After the call follow-up

  • Provide a summary of the significant and pertinent points covered, with a particular focus on pain, process, and timing, as well as the upcoming actions required.
  • Provide a detailed list of action items discussed during the call, including responsible parties and deadlines for each item.
  • For utmost accuracy, it is recommended to request their confirmation of the information through email.

10 strategic discovery questions

  1. Help us understand what you’re looking to solve for with a solution like xyz? Great, how does that affect you specifically? Why? The company? Who else does it affect? (Multithreading opportunity)
  2. What will happen to the business if the pain is not solved? How will that impact your champion directly? How will that impact be felt across revenue, cost, and risk?
  3. Why are we talking today and not last week or last month?
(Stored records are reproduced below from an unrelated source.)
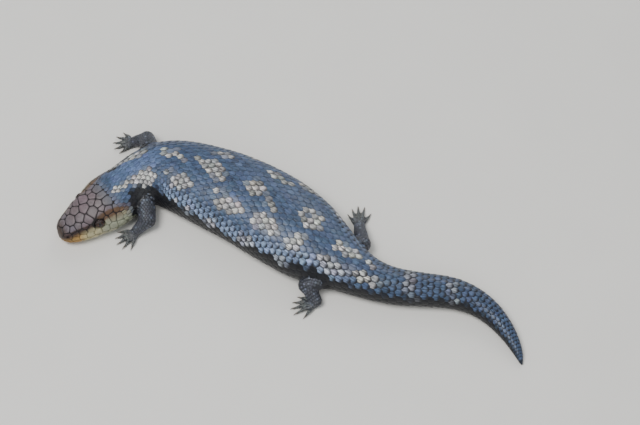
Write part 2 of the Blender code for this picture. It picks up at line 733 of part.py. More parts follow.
def main():
    clear_scene()
    parts = new_collection("blue_tongued_skink")
    cutters = new_collection("cutters")
    finishes = {name: finish_named(name) for name in COLOURS}
    trunk = Trunk()
    nodes = {"head": (build_head(trunk, parts, cutters), "head_shield")}
    for name in TRUNK_LENGTHS:
        if name != "head":
            nodes[name] = (trunk_length(trunk, name, parts), "slate_skin")
    for side in ("left", "right"):
        nodes["eye_" + side] = (build_eye(trunk, side, parts), "eye")
    grown = trunk_rings(trunk, 0.0, TOTAL_LENGTH, 4.5 * MM, 48, GAP)
    trunk_cutter = loft("grown_trunk", grown, cutters)
    for name, limb in LIMBS.items():
        nodes["leg_" + name] = (build_leg(name, limb, parts, cutters, trunk_cutter), "limb_skin")
        nodes["foot_" + name] = (build_foot(name, limb, parts, cutters, trunk_cutter), "limb_skin")
    for obj, finish in nodes.values():
        smooth_shaded(obj, finishes[finish])


if __name__ == "__main__":
    main()
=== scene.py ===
"""The looks of a blotched blue-tongued skink: skin, scales, head shields, lids, eyes, claws and stage.

Shapes are worked out in millimetres and put into meshes in metres. The trunk has a chart: s is the distance
back from the snout along the spine, and r the distance round from the middle of the back, positive on the
animal's left.
"""

import math

import bmesh
import bpy
import numpy as np
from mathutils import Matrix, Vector, noise
from mathutils.bvhtree import BVHTree
from mathutils.kdtree import KDTree


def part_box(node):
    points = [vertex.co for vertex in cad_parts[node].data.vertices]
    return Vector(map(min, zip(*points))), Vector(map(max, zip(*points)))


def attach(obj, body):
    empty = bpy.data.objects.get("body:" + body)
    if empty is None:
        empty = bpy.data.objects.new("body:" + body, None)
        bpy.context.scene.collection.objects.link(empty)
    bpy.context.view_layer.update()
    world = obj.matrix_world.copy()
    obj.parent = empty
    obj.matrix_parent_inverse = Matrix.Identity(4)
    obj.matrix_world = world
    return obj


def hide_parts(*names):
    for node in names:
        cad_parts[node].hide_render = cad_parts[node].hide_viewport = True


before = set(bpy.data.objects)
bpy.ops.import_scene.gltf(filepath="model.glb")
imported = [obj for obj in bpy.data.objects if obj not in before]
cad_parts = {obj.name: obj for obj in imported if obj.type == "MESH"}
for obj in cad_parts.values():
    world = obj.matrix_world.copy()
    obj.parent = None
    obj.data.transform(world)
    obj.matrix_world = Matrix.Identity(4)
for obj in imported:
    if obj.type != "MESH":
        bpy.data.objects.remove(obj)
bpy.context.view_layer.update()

bl_info = {
    "name": "Blotched blue-tongued skink",
    "version": (1, 0, 0),
    "blender": (4, 5, 0),
    "location": "View3D > Sidebar > Skink",
    "description": "Skin, scales, head shields, lids, eyes and claws of a skink at rest",
    "category": "Mesh",
}

MM = 0.001

# The trunk, as the solids have it
TOTAL_LENGTH = 411.0
SNOUT_PLACE = (-169.5, 3.2)
# Distance from the snout, and the spine's heading there in degrees from +X
HEADINGS = (
    (0, 33), (40, 39), (56, 43), (68, 39), (80, 21), (92, 1), (104, -14), (118, -22), (150, -27), (180, -34),
    (210, -39), (240, -36), (262, -30), (285, -17), (305, -6), (322, -5), (340, -18), (355, -33), (372, -50),
    (390, -62), (411, -78),
)
SQUARE_OVER = 44.0
# Distance from the snout, half width, height of the back, of the widest level and of the underside, and the
# squareness of the upper and lower halves
STATIONS = (
    (0, 0.6, 9.6, 7.6, 5.4, 2.2, 2.2),
    (1.5, 5.6, 12.6, 7.4, 3.4, 2.2, 2.2),
    (4.5, 8.8, 15.2, 7.4, 2.0, 2.3, 2.2),
    (10, 11.9, 18.6, 7.7, 0.8, 2.4, 2.2),
    (18, 14.6, 22.3, 8.2, 0.0, 2.5, 2.3),
    (27, 17.0, 25.4, 8.8, 0.0, 2.5, 2.3),
    (40, 20.4, 27.4, 9.4, 0.0, 2.4, 2.3),
    (51, 21.6, 27.8, 9.9, 0.0, 2.3, 2.4),
    (62, 21.0, 28.0, 10.2, 0.0, 2.2, 2.5),
    (74, 22.4, 29.2, 10.6, 0.0, 2.1, 2.5),
    (90, 27.0, 32.0, 11.5, 0.0, 2.1, 2.6),
    (115, 31.0, 35.2, 12.5, 0.0, 2.1, 2.6),
    (150, 34.5, 37.0, 13.0, 0.0, 2.1, 2.6),
    (185, 35.5, 37.0, 13.0, 0.0, 2.1, 2.6),
    (215, 33.0, 35.0, 12.5, 0.0, 2.1, 2.6),
    (240, 26.0, 31.2, 11.6, 0.0, 2.1, 2.5),
    (262, 18.5, 27.2, 10.5, 0.0, 2.1, 2.4),
    (282, 15.0, 24.5, 9.6, 0.0, 2.0, 2.3),
    (310, 13.2, 22.2, 9.0, 0.0, 2.0, 2.2),
    (335, 12.0, 20.0, 8.4, 0.0, 2.0, 2.2),
    (355, 10.2, 17.0, 7.4, 0.0, 2.0, 2.2),
    (375, 7.9, 13.4, 6.0, 0.0, 2.0, 2.2),
    (392, 5.4, 9.5, 4.4, 0.0, 2.0, 2.2),
    (404, 3.1, 6.0, 2.8, 0.0, 2.0, 2.2),
    (411, 0.8, 2.6, 1.2, 0.0, 2.0, 2.2),
)
PRESSED = 0.6

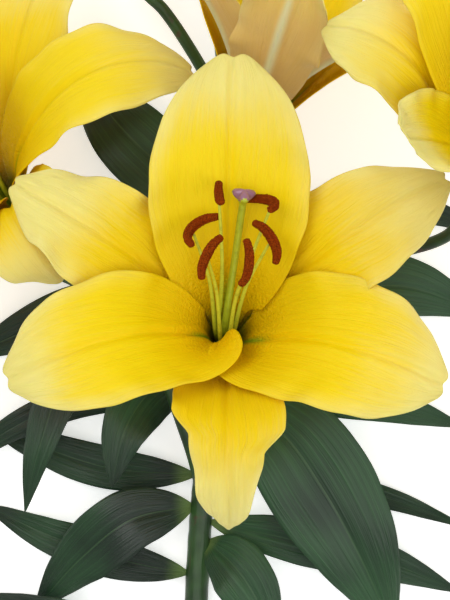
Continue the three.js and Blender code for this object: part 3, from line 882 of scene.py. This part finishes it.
        skins = [self.paint.get(Finish.STYLE), self.paint.get(Finish.STIGMA)]
        piece = rod(f"{self.name}_pistil_body", 36, sections, girth, self.ground, skins)
        tip = self.ground.metres(self.matrix @ reach)
        for face in piece.data.polygons:
            face.material_index = 1 if (face.center - tip).length < 5.4 * MM else 0
        settle(piece, "pistil", node)

    def make(self) -> None:
        """Makes the whole bloom."""
        self.make_tepals()
        joined = f"{self.name}_stamens_and_pistil"
        for number, stamen in enumerate(STAMENS):
            start = f"{self.name}_{stamen.name}"
            self.make_filament(stamen, number, f"{start}_filament" if self.chief else joined)
            self.make_anther(stamen, number, f"{start}_anther" if self.chief else joined)
        self.make_pistil(f"{self.name}_pistil" if self.chief else joined)
        log.info("bloom %s done", self.name)


OUTER_LAYER = -2.2


def outer(name: str, azimuth: float, **ways: object) -> Tepal:
    """One of a bloom's three narrower outer petals."""
    return Tepal(name, azimuth, OUTER_LAYER, True, **ways)


def all_blooms(ground: Ground, paint: Paintbox) -> list[Bloom]:
    """The plant's four blooms, as the layout places them.

    Args:
        ground: the layout's place in the frame.
        paint: the finishes.

    Returns:
        The main, left, right and back bloom.
    """
    main = Bloom("main", (0, -18, 48), (0, 0.28, 0.96), (
        Tepal("top_inner", 2, 3.4, edge=1.5, curl=-4, length=0.94, width=1.12),
        Tepal("right_inner", 110, 1.4, curl=40, length=0.88, width=0.94, root=119, lip=7.5),
        Tepal("left_inner", 251, 5.4, curl=44, length=0.85, width=0.9, root=241, lip=-10.0),
        outer("top_right_outer", 60, edge=-1, curl=14, length=0.97),
        outer("bottom_outer", 179, edge=-1, curl=84, length=0.97, width=0.82,
              flaps=(0.57, 0.64), apex=0.02),
        outer("top_left_outer", 300, edge=-1, curl=14, length=0.93, ruffle=1.8),
    ), ground, paint, chief=True)
    left = Bloom("left", (-98, 42, 14), (-0.3, 0.45, 0.84), (
        outer("top_outer", 18, curl=10),
        Tepal("top_right_inner", 64, 3.4, curl=62, width=0.8),
        outer("bottom_right_outer", 136, curl=110, length=0.85),
        Tepal("bottom_inner", 190, 1.4, curl=45),
        outer("bottom_left_outer", 244, curl=10),
        Tepal("top_left_inner", 304, 5.4, curl=5),
    ), ground, paint, stamen_spread=0.7, seed=2.0)
    right = Bloom("right", (103, 56, 80), (0.14, 0.35, 0.93), (
        Tepal("top_inner", -12, 3.4, curl=5),
        outer("top_right_outer", 58, curl=10),
        Tepal("bottom_right_inner", 118, 1.4, curl=10),
        outer("bottom_outer", 178, curl=30),
        Tepal("bottom_left_inner", 246, 5.4, curl=-10, length=0.6, width=0.8),
        outer("top_left_outer", 304, curl=66, length=0.8),
    ), ground, paint, stamen_spread=0.6, seed=3.0)
    back = Bloom("back", (9, 72, 26), (0.3, 0.86, 0.42), (
        outer("top_outer", 0, curl=-53, length=0.89, width=0.8),
        Tepal("top_right_inner", 60, 3.4, curl=-10),
        outer("bottom_right_outer", 120, curl=-36),
        Tepal("bottom_inner", 180, 1.4, curl=-60, length=0.9),
        outer("bottom_left_outer", 240, curl=-36),
        Tepal("top_left_inner", 300, 5.4, curl=-20, length=0.9),
    ), ground, paint, upper=(0, 0, 1), size=0.95, flare=74.0, stamen_spread=0.35, seed=4.0)
    return [main, left, right, back]


# ---------------------------------------------------------------- stem, buds and leaves

STEM_WAY = (
    (-14, -205, 0), (-13, -130, 0), (-8, -60, 0.6), (-4, 0, 1.5), (-1, 60, 4), (-2, 122, 6), (-14, 152, 7),
)


@dataclass(frozen=True)
class Stalk:
    """A flower stalk: where it leaves the stem and the way to what it carries."""

    carries: str
    foot: float
    way: Sequence[tuple[float, float, float]]


@dataclass(frozen=True)
class Bud:
    """A closed bud's base and axis."""

    name: str
    base: tuple[float, float, float]
    axis: tuple[float, float, float]


STALKS = (
    Stalk("main", -98, ((-4, -80, 15), (-1, -58, 22), (-1, -36, 31))),
    Stalk("left", -90, ((-18, -62, 19), (-38, -14, 26), (-64, 6, 21), (-90, 20, 12))),
    Stalk("right", -12, ((20, 6, 20), (62, 18, 34), (100, 30, 50))),
    Stalk("back", 34, ((3, 50, 17), (8, 61, 26))),
    Stalk("left_bud", 88, ((-14, 112, 20), (-28, 132, 27))),
)
BUDS = (
    Bud("left_bud", (-38, 146, 30), (-0.3, 0.95, 0.1)),
    Bud("top_bud", (-14, 152, 11), (-0.42, 0.9, 0.02)),
)


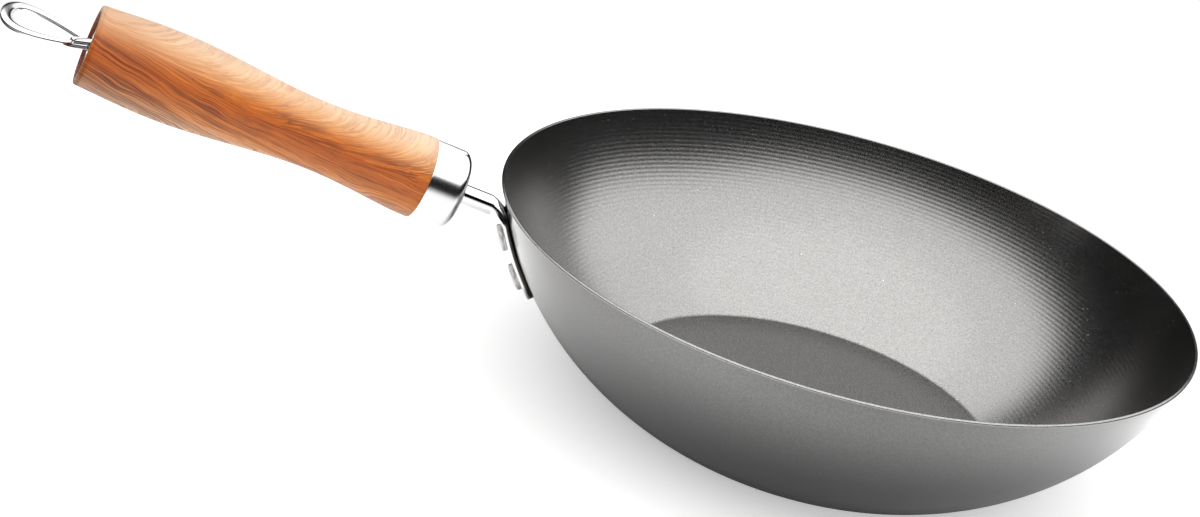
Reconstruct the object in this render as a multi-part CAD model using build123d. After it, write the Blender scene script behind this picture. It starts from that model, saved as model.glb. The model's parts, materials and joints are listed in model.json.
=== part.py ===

What’s the onus to talk now?
  4. Curious, if this call goes exactly how you hope, what does that look like?
  5. If you didn’t choose a product, do you have a plan in place to address this problem?
  6. Where on your priority list does solving this problem land?
  7. What is your budget for achieving this goal?
  8. Who are the key people in the purchase process?
  9. Walk me through the current state of {the problem under study}?
  10. Can we schedule a follow-up call with one of our sales reps?

It is important to recognize that not all companies share the same goals and needs as yours. However, this is perfectly acceptable. The crucial factor is to identify this discrepancy as soon as possible to prevent wasting your time, as well as the lead’s time, in the future.

The discovery phase is crucial in determining the success or failure of deals. However, there is no need to feel pressured. If you have properly assessed your prospect, you should have a good idea if they are a suitable match. The objective of the discovery call is to delve into their challenges, procedures, and identify the key decision-makers. Additionally, it is important to understand if they are considering other options besides your offering.

There is a lot of important information to cover during a discovery call. Failing to do so could result in losing potential customers to other sales representatives, even if your product is superior. To ensure a successful discovery call, it’s important to be well-prepared, conduct the call effectively, and follow up accurately.